Chilliwack-Hope MLA Gwen O'Mahony has taken up the cause of two local women faced with financial hardship because of cancer.
In an open letter sent Wednesday to federal Minister of Human Resources and Skills and Development Diane Finley, the provincial NDP MLA called on the federal government to improve employment insurance (EI) coverage to help people undergoing cancer treatment.
"This is the reason the program exists," wrote O'Mahony, "and it's crucial that your government take action so that more Canadians are not left scrambling to cover basic expenses while they undergo lifesaving treatment."
O'Mahony's letter was sparked by the story of local single mother and grandmother Bev MacGregor, whose plight was featured in a November Times article.

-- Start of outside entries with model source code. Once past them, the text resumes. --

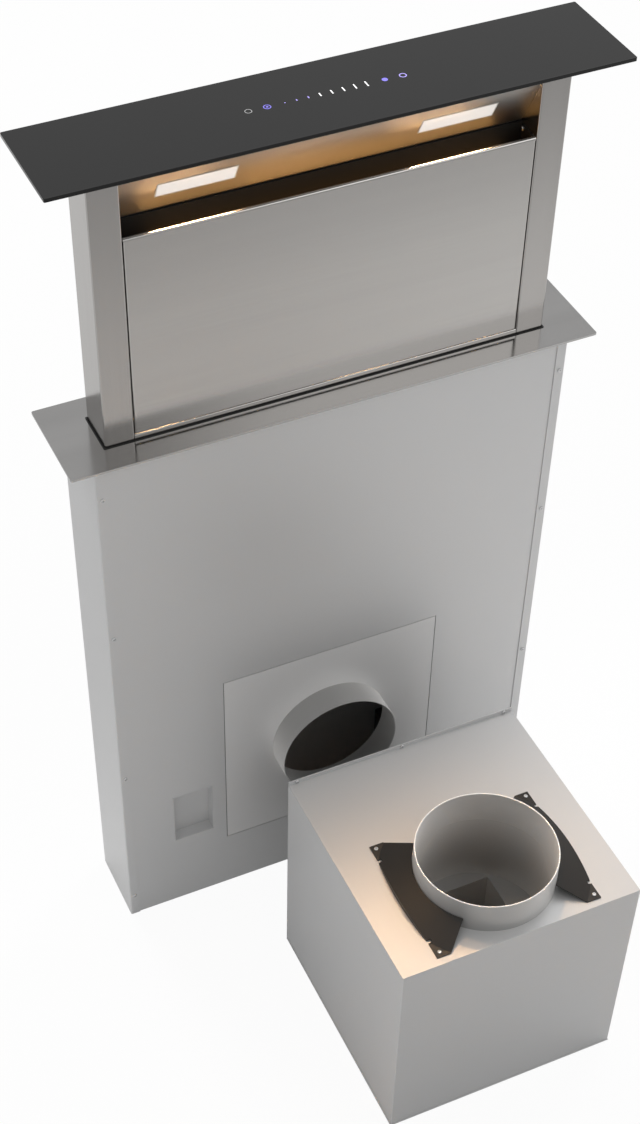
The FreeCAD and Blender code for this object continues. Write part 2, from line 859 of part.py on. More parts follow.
def catch_place():
    """Middle of the catch screw on the right post's inner face, as (y, z)."""
    return catch_screw_y, panel_top - catch_screw_drop


def panel_catch():
    """Right spring catch: a plate on the post with a tongue behind the panel's lip."""
    y, z = catch_place()
    front = y - catch_depth
    low = z - catch_drop
    plate = block(post_inner - sheet, post_inner, front, y + catch_margin, low, z + catch_margin)
    tongue = block(post_inner - catch_tongue, post_inner, front, front + sheet, low, z - catch_margin)
    hole = rod(Vector(post_inner - 2 * sheet, y, z), Vector(1, 0, 0), screw_hole_radius, 4 * sheet)
    return plate.fuse(tongue).cut(hole).removeSplitter()


def catch_screw():
    y, z = catch_place()
    return pan_screw(Vector(post_inner - sheet, y, z), Vector(1, 0, 0))


def lamp_direction():
    """Unit vector up the slanted face of the lamp panel, and the one out of that face."""
    up = Vector(0, lamp_brow_front - lamp_edge_y, lamp_brow_z - lamp_edge_z).normalize()
    return up, Vector(0, -up.z, up.y)


def lamp_block(margin, depth_from, depth_to):
    """Pair of blocks on the slanted face, with the lens outline grown by a margin."""
    up, out = lamp_direction()
    foot = Vector(0, lamp_edge_y, lamp_edge_z) + up * (lamp_rise - lamp_height / 2 - margin)
    pair = []
    for side in (-1, 1):
        start = foot + out * depth_from + Vector(side * lamp_offset - lamp_length / 2 - margin, 0, 0)
        width = Vector(lamp_length + 2 * margin, 0, 0)
        height = up * (lamp_height + 2 * margin)
        base = Part.Face(Part.makePolygon([start, start + width, start + width + height, start + height, start]))
        pair.append(base.extrude(out * (depth_to - depth_from)))
    return pair


def lamp_panel():
    """Folded sheet over the air slot: back return, slanted lamp face, brow and top return."""
    half = post_inner - fit_gap
    path = [(lamp_edge_y + lamp_return, lamp_edge_z), (lamp_edge_y, lamp_edge_z),
            (lamp_brow_front, lamp_brow_z), (lamp_brow_front, post_top), (lamp_brow_front + 14, post_top)]
    corners, radii = folded_outline(path[::-1], lamp_sheet, bend_radius)
    panel = slab([on_yz(u, v) for u, v in corners], radii, Vector(-half, 0, 0), Vector(2 * half, 0, 0))
    for window in lamp_block(fit_gap, -3, 3):
        panel = panel.cut(window)
    return panel


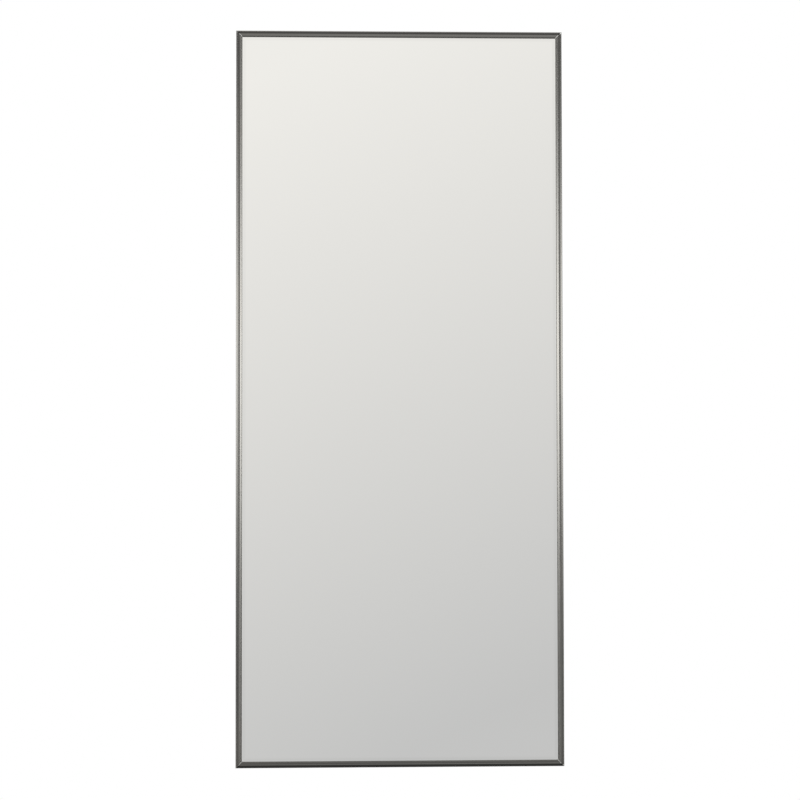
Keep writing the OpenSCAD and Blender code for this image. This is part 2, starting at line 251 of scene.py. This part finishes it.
# %% Wall
studio = bpy.data.worlds.new("studio")
studio.use_nodes = True
scene.world = studio
room = Recipe(studio.node_tree)
way_x, way_y, way_z = room.places("Generated")

wall_low = (0.603, 0.602, 0.600)
wall_high = (0.945, 0.927, 0.892)
darkest, climb_length, soft_foot, slant_limit = -0.200, 0.445, 0.10, 0.3
slant = way_x.least(slant_limit).most(-slant_limit)
climb = (way_z - darkest) / climb_length
climb = room.math("SMOOTH_MAX", climb, 0.0, soft_foot) - slant
wall = room.blend(climb, wall_low, wall_high)
print("wall from", wall_low, "to", wall_high)

# %% [markdown]
# ## The studio that the metal shows
# Dark satin metal is seen by what it reflects. The frame shows a long bright panel on each side at
# eye height, with a darker gap where the camera stands. Around them the room is even: a little
# brighter low in front and at the ceiling, a little darker above the panels and beside the left
# one. Behind the mirror it is dark below and light above, so that the plated parts on the back
# look round. Each of these is a mask over the direction. The bearing is the direction seen from
# above, in radians: 0 is straight out of the glass, and it grows towards the right.

# %% Studio
bearing = room.math("ARCTAN2", way_x, -1.0 * way_y)
aside = abs(bearing)
left_panel = bearing.within(-1.95, -1.50, -0.46, -0.16)
right_panel = bearing.within(0.34, 0.80, 1.50, 1.95)
panels = (left_panel + right_panel) * way_z.within(-0.09, 0.05, 0.065, 0.20)
gap = bearing.within(-0.30, 0.25, 0.5, 0.9) * abs(way_z).falling(0.09, 0.27)
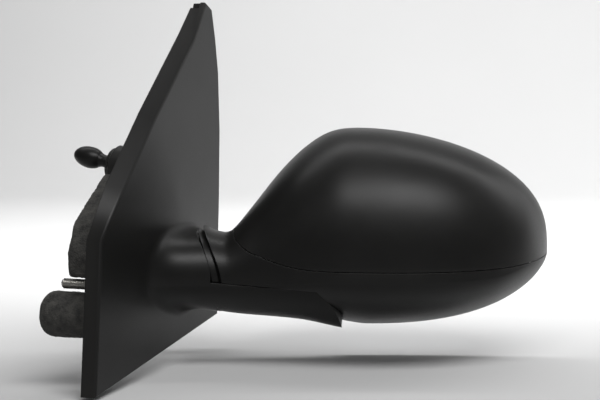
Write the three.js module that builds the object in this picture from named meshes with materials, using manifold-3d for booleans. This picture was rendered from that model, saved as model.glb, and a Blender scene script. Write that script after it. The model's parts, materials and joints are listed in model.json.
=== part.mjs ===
// Manual (cable-adjusted) exterior mirror for the left-hand door of a small car.
// Millimetres. +X points away from the door, +Y towards the rear of the car, +Z up.
// The origin is on the door face of the base bracket, behind the root of the arm.
import * as THREE from 'three';
import { mergeVertices } from 'three/addons/utils/BufferGeometryUtils.js';
import Module from 'manifold-3d';

const wasm = await Module();
wasm.setup();

// ---------------------------------------------------------------- driving dimensions

const SWEEP = THREE.MathUtils.degToRad(20);      // the head's long axis trails the door normal
const FOLD_TILT = THREE.MathUtils.degToRad(4.5); // the fold axis leans away from the door
const FOLD_POINT = [78.6, 0, -51.1];             // fold axis at the parting plane, head frame
const WALL = 2.4;                                // moulded wall thickness
const FIT = 0.35;                                // gap between pieces that touch
const TOOL = 400;                                // size of a cutting block

// head, in the head frame: x along the head, y to the rear, z up
const TIP_X = 241.7;
const TIP_Z = -33.3;
const CREST = [122, 43.3];                       // highest point of the head, x and z
const KEEL = [128, -81.8];                       // lowest point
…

MacGregor's EI sickness benefits ran out just before her first round of chemotherapy for breast cancer in November; she then found out she didn't qualify for federal Canadian Pension Plan disability benefits and faced losing her small townhouse during her recovery.
O'Mahony's letter points out that MacGregor is not alone, citing the case of another local woman who was forced to return to work three weeks after surgery against her doctor's recommendations after her claim for EI sickness benefits was denied.

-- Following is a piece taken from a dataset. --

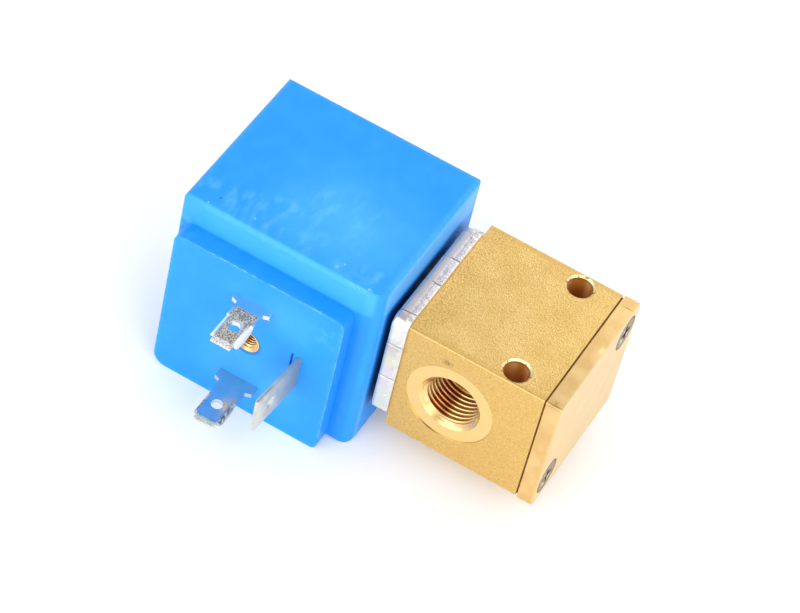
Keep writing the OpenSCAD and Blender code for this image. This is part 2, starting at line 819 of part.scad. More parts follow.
// One line terminal: shouldered blade, detent hole and two bent ears.
module line_blade(side) {
    translate([plug_x, 0, line_z(side)]) {
        difference() {
            extrude_z(-blade_t / 2, blade_t) line_outline();
            translate([0, slab_y - blade_len + blade_hole_inset, -blade_t])
                cylinder(h = 2 * blade_t, d = blade_hole_d, $fn = 48);
        }
        translate([neck_w / 2, 0, 0]) side_ear();
        mirror([1, 0, 0]) translate([neck_w / 2, 0, 0]) side_ear();
    }
}

module line_terminal_upper() {
    color("whitesmoke") line_blade(1);
}

module line_terminal_lower() {
    color("whitesmoke") line_blade(-1);
}

// Bent strip of the earth terminal, seen along z: its foot on the yoke, its
// upright root and its leaning blade.
module earth_strip() {
    x0 = earth_x - blade_t / 2;
    bend_y = slab_y + earth_bend_depth;
    long = earth_len + earth_bend_depth;
    tip = [x0 - long * sin(earth_lean), bend_y - long * cos(earth_lean)];
    polygon([
        [x0, -web_y], [x0, bend_y], tip,
        tip + blade_t * [cos(earth_lean), -sin(earth_lean)],
        [x0 + blade_t, bend_y - blade_t * tan(earth_lean / 2)],
        [x0 + blade_t, -web_y - blade_t], [yoke_x, -web_y - blade_t], [yoke_x, -web_y]
    ]);
}

// Earth terminal: that strip with its hole and its tapered tip.
module earth_sheet() {
    w = blade_w / 2;
    long = earth_len + earth_bend_depth;
    wide = 2 * w - tip_w / 2;
    difference() {
        extrude_z(earth_z - w, blade_w) earth_strip();
        translate([earth_x - blade_t / 2, slab_y + earth_bend_depth, earth_z]) rotate(-earth_lean) {
            translate([-over, earth_hole_inset - long, 0]) rotate([0, 90, 0])
                cylinder(h = blade_t + 2 * over, d = blade_hole_d, $fn = 48);
            for (side = [1, -1]) extrude_x(-over, blade_t + 2 * over) polygon([
                [-long - tip_len, side * (tip_w - w)],
                [2 * tip_len - long, side * wide],
                [-long - tip_len, side * wide]
            ]);
        }
    }
}

module earth_terminal() {
    color("whitesmoke") earth_sheet();
}

// Threaded insert for the plug's central screw.
module connector_insert() {
    mouth_d = insert_thread_d + 2 * insert_chamfer;
    color("gold") translate([plug_x, slab_y + insert_sink, plug_z]) rotate([-90, 0, 0]) difference() {
        cylinder(h = insert_len, d = insert_d);
        translate([0, 0, -over]) cylinder(h = insert_len - insert_floor + over, d = insert_thread_d);
        translate([0, 0, -eps])
            cylinder(h = insert_chamfer + eps, d1 = mouth_d + 2 * eps, d2 = insert_thread_d);
    }
}

module winding_leads() {
    color("peru") difference() {
        for (side = [1, -1]) lead(side);
        rod_x(bobbin_end_x, bobbin_x - bobbin_end_x, winding_d);
    }
}

valve_body();
seat_nozzle();
cover_gasket();
cover_plate();
cover_screws();
tube_o_ring();
armature_tube();
flange_plate();
flange_screws();
fixed_core();
shading_ring();
return_spring();
coil_gasket();
coil_washer();
coil_nut();
armature();
armature_seal();
coil_housing();
coil_bobbin();
copper_winding();
magnet_yoke();
winding_leads();
line_terminal_upper();
line_terminal_lower();
earth_terminal();
connector_insert();
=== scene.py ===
import json
import math

import bmesh
import bpy
import numpy as np
from mathutils import Matrix, Vector

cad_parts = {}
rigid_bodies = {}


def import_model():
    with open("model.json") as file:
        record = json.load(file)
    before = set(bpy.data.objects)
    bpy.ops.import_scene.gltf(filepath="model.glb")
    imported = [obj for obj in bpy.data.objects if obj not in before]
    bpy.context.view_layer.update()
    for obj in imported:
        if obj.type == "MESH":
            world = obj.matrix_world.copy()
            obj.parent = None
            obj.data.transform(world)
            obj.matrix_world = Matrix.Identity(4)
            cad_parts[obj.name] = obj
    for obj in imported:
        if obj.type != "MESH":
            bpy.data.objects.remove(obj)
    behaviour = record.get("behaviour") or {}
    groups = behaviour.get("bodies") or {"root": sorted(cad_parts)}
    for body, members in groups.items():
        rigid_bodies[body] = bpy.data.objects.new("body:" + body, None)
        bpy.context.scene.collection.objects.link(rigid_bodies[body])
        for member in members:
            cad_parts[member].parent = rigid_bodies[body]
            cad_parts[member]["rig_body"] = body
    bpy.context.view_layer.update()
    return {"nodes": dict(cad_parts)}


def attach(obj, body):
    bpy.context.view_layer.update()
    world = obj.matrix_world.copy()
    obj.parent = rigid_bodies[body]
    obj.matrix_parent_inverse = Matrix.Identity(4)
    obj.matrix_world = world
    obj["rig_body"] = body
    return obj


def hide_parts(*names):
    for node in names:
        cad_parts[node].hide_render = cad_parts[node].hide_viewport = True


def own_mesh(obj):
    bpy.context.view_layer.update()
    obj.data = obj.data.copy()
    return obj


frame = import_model()
nodes = frame["nodes"]


# ---- Coil moulding ----
# Block of azure epoxy-filled nylon, cast round the winding in a two-part mould.
# Its faces are slightly cloudy and rubbed pale in places, and the mould left a little flash
# on the edges of the plug slab. Light and shade are painted into its colour as well: lit
# patches, lighter and darker bands by the slab and the plate, highlight on the edges, and
# shade in the crevice round the insert and behind the plate.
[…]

"Other stories have also come to our attention, showing the depth of this problem reaches well beyond a few isolated incidents," O'Mahony wrote.
Though O'Mahony's letter makes no specific recommendations, Mac-Gregor told the Times she appreciates the local MLA taking up her cause, including a personal visit from O'Mahony Wednesday.

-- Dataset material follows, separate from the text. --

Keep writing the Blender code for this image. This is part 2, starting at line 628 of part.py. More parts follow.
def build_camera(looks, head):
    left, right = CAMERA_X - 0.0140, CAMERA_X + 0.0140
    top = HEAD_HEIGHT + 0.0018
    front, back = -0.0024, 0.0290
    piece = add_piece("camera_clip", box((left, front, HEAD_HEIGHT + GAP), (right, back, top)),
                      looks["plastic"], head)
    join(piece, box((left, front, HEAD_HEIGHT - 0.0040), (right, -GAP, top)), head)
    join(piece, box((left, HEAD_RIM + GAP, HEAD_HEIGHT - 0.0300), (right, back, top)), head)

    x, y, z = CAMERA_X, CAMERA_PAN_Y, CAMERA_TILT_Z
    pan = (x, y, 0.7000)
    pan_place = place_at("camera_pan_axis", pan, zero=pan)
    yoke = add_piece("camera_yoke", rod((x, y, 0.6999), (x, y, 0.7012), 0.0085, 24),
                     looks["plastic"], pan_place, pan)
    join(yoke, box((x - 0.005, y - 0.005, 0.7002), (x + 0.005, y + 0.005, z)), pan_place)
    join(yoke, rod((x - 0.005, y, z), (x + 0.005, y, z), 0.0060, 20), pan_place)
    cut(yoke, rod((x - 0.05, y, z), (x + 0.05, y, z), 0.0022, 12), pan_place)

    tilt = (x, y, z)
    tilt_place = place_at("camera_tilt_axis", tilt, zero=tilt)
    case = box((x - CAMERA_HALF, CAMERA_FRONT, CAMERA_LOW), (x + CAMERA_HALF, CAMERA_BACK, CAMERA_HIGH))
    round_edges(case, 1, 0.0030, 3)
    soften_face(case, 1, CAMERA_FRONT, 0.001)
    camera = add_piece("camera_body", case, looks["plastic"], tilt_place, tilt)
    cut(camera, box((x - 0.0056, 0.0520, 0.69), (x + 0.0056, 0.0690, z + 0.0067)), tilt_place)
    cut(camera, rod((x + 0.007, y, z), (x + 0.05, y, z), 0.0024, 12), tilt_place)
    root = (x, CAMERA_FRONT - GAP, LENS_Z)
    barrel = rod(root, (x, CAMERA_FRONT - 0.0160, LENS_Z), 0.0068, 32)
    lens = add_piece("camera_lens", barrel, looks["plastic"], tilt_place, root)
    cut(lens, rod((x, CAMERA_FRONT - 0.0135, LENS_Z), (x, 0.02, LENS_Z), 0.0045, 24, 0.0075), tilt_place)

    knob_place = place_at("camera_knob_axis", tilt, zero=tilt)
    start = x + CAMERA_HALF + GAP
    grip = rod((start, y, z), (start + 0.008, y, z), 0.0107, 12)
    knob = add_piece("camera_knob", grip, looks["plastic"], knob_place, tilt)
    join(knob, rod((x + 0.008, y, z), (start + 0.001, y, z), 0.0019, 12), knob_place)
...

"I just really applaud her for picking up the ball," MacGregor said. "I haven't had any luck anywhere else."
In early November MacGregor had brought her concerns to Chilliwack-Fraser Canyon MP Mark Strahl.
Strahl had helped defeat a private members bill in February aimed at increasing EI sickness benefits from 15 to 50 weeks, but he wrote a letter supporting MacGregor's application for CPP disability benefits and said he would pass her concerns about EI on to the federal minister.
MacGregor said that hasn't happened.
Strahl told the Times in November that he had voted against expanding EI because a massive increase in federal benefits like EI or CPP wouldn't be fiscally responsible.
He added that provincial governments also need to take on some of the burden of helping people like MacGregor.
MacGregor, for her part, would like to see more co-ordination between the federal and provincial governments when it comes to helping people in her position.
"Maybe it can be a combined effort, both provincially and federally, that something come into place," she said. "There should be some compassionate ways of collecting benefits."